State how many lines of the records contain the string "that". Give the number alone.

--------

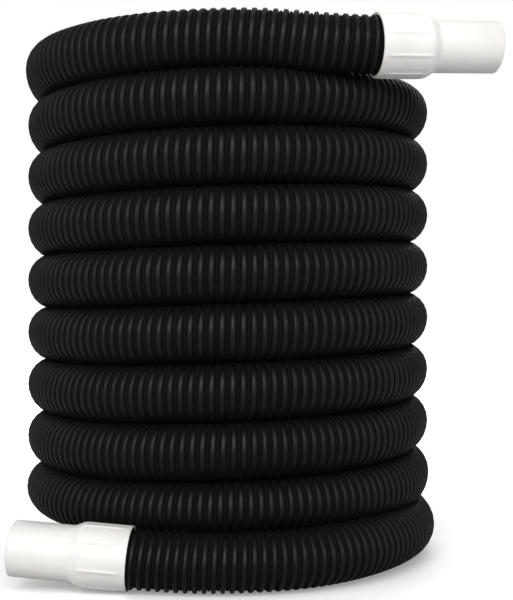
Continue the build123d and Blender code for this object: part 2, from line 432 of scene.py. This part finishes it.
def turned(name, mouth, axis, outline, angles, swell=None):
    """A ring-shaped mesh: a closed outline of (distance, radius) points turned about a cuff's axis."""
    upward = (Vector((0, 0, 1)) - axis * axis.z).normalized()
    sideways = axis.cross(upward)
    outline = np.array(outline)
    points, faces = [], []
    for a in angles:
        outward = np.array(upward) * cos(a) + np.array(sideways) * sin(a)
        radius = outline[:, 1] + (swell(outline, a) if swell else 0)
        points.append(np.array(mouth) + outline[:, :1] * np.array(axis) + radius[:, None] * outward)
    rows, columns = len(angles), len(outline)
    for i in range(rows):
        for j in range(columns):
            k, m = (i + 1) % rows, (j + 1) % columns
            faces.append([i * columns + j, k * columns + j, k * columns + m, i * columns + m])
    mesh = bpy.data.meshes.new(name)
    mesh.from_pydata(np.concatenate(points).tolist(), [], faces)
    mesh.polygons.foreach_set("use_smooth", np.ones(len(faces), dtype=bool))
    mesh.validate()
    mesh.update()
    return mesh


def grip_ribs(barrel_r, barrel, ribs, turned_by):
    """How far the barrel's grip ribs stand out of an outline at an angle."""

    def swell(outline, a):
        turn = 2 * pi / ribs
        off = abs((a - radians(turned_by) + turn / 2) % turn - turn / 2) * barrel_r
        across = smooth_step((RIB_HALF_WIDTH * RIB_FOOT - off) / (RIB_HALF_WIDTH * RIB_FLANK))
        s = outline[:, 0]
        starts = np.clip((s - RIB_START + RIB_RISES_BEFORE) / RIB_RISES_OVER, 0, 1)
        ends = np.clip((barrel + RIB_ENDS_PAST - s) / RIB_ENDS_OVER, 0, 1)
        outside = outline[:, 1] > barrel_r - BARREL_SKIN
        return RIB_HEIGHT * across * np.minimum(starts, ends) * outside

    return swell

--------

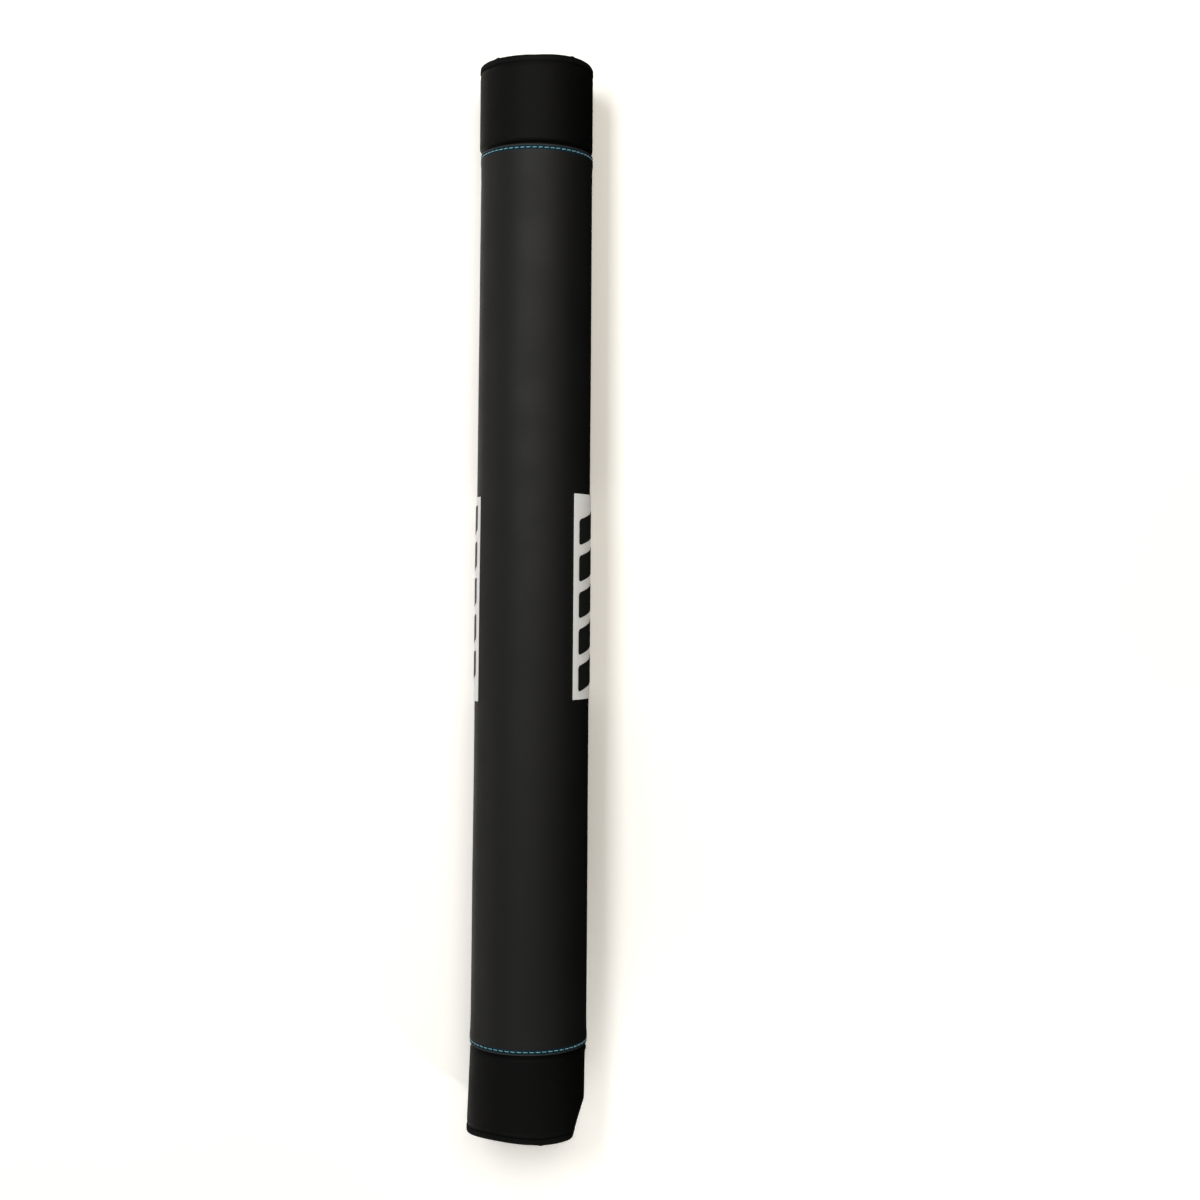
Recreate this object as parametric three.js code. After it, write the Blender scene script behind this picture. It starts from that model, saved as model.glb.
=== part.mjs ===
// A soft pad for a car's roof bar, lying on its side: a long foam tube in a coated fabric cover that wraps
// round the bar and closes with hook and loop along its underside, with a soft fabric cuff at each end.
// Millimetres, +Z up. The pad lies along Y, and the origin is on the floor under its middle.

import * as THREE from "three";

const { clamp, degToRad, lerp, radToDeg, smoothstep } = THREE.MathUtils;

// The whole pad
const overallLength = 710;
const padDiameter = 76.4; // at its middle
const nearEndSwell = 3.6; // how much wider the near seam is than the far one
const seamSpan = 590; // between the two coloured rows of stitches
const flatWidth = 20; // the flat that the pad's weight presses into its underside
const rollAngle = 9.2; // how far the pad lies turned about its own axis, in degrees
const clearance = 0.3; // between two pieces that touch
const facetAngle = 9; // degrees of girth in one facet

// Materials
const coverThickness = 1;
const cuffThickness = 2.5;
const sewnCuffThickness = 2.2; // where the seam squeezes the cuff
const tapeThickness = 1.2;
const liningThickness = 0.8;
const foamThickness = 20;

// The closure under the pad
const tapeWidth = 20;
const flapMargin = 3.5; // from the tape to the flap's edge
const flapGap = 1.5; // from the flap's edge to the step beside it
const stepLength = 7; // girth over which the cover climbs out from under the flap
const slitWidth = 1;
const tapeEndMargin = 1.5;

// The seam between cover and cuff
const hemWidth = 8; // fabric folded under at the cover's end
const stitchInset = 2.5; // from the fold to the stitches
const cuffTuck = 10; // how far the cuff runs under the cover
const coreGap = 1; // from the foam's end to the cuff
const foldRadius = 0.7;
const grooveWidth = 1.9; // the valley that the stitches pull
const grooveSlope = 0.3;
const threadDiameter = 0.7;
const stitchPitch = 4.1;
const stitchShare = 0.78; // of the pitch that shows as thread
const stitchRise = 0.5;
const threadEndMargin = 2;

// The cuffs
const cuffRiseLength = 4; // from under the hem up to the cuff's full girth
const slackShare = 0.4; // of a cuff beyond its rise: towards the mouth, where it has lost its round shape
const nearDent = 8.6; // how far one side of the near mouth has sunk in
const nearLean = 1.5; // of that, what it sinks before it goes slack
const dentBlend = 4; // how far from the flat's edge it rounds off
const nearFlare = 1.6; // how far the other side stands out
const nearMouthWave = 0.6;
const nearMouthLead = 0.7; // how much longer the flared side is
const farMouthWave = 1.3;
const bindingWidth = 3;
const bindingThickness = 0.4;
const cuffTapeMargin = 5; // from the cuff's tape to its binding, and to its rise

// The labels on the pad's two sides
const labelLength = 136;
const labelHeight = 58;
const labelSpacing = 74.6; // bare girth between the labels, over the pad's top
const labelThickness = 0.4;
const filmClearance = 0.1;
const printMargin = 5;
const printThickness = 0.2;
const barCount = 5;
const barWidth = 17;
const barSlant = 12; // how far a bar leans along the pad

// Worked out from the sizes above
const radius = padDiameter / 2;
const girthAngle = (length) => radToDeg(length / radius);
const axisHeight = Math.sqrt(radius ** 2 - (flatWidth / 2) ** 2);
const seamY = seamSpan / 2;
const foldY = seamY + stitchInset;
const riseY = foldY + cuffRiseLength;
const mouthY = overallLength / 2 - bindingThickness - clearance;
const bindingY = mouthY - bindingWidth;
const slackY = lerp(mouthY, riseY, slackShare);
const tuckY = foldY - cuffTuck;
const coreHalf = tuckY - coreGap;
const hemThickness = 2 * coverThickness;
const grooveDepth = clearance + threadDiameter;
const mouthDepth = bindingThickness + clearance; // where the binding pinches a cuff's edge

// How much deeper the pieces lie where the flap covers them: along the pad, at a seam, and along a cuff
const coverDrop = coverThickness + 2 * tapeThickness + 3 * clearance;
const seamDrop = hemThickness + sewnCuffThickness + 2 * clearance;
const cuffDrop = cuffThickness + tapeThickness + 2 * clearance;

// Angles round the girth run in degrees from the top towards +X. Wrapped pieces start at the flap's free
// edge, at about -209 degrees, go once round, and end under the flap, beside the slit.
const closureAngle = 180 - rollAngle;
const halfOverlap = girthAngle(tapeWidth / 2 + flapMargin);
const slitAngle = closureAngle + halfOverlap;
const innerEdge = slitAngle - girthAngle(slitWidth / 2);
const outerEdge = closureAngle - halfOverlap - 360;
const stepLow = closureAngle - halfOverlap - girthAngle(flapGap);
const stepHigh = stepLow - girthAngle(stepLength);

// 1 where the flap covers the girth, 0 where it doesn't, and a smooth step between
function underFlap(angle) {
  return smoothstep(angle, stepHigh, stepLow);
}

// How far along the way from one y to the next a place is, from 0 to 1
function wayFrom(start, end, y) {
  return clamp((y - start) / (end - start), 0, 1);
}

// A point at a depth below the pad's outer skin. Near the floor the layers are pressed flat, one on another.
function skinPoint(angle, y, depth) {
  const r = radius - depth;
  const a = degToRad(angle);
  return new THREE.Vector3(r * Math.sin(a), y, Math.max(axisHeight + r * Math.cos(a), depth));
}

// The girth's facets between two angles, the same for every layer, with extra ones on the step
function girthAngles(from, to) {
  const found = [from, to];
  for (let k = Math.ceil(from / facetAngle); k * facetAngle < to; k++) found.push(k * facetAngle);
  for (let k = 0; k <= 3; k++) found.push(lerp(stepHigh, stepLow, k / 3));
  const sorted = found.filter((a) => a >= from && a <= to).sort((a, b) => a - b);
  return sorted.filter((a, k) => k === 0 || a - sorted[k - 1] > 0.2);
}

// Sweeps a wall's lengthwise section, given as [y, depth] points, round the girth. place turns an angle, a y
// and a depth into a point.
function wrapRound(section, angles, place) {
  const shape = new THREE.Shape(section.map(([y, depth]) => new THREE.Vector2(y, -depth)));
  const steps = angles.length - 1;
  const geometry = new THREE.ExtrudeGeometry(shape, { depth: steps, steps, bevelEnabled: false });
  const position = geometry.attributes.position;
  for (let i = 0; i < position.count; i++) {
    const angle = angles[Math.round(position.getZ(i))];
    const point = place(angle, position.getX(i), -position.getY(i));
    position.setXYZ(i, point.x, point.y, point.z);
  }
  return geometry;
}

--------

**The completed task:** 7